Reno, Nev.-based Renown Health's CEO is speaking out against a tweet shared by President Donald Trump that falsely claims Renown's alternative COVID-19 unit is "fake."

In mid-November, Renown's medical centers in Reno began experiencing inpatient hospital capacity challenges due to COVID-19. To address this issue, Renown Regional Medical Center opened an alternative care site Nov. 12 in one of its parking structures. The site is intended for hospitalized patients who have been diagnosed with COVID-19 who are stable or improving.

On Dec. 1, President Trump shared a post that falsely stated Renown's alternative care site is a "fake hospital" and is not treating any patients. Along with the shared post, President Trump wrote: "Fake election results in Nevada, also!" As of Dec. 1, Renown was caring for 41 patients at its alternative care site, according to a hospital spokesperson. Its hospitals were treating 200 COVID-19 patients, with 34 in the intensive care unit and 19 on ventilators. 
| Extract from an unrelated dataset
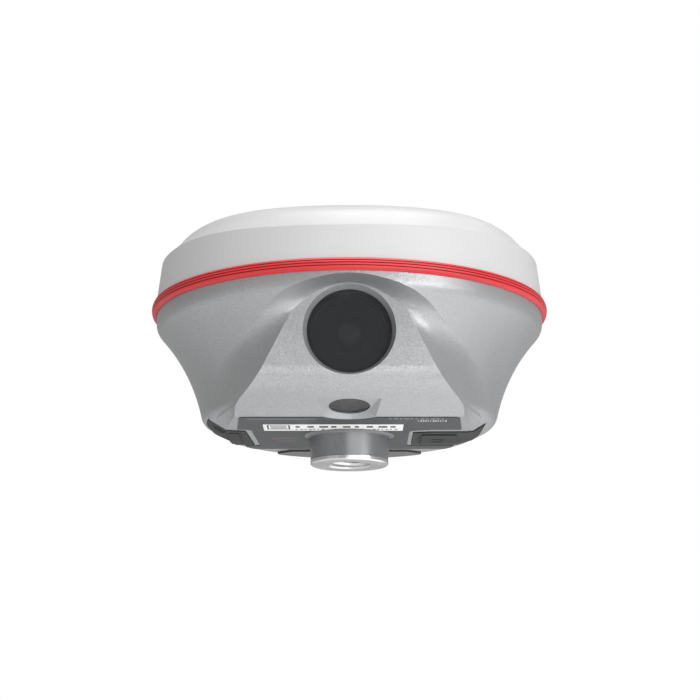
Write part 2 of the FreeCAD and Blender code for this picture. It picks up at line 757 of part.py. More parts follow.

The inaccurate tweet was paired with an image shared by Jacob Keeperman, MD, an executive medical director with Renown. In the image, he is standing in a parking structure where the care site is housed. Equipment in the background of the picture is covered in clear bags, and no patients are pictured. Photos cannot be taken of patients for privacy reasons. Dr. Keeperman originally tweeted the photo with a message in support of healthcare workers at Renown.

In an interview with Becker's Hospital Review, Anthony Slonim, MD, CEO of Renown, characterized the president's post as "irresponsible" and said that it "detracts from the hard work people are doing." 

"The parking garage structure is equipped to handle 1,400 patients. I hope I don't need it! As a public health professional, I know the responsibility I have for prevention, and screening, and preparation is not to wait until I need it," he said. "It's to anticipate. That's called planning. We're supposed to do that as leaders. If people want to throw criticism at me for overbuilding [for a potential surge], that's OK. I'll take the criticism."

Nevada Gov. Steve Sisolak supported Renown in a Dec. 1 statement. Mr. Sisolak said the "misleading rhetoric on COVID-19 is dangerous and reckless, and today's implication that Renown's alternate care site is a 'fake hospital' is among the worst examples we've seen."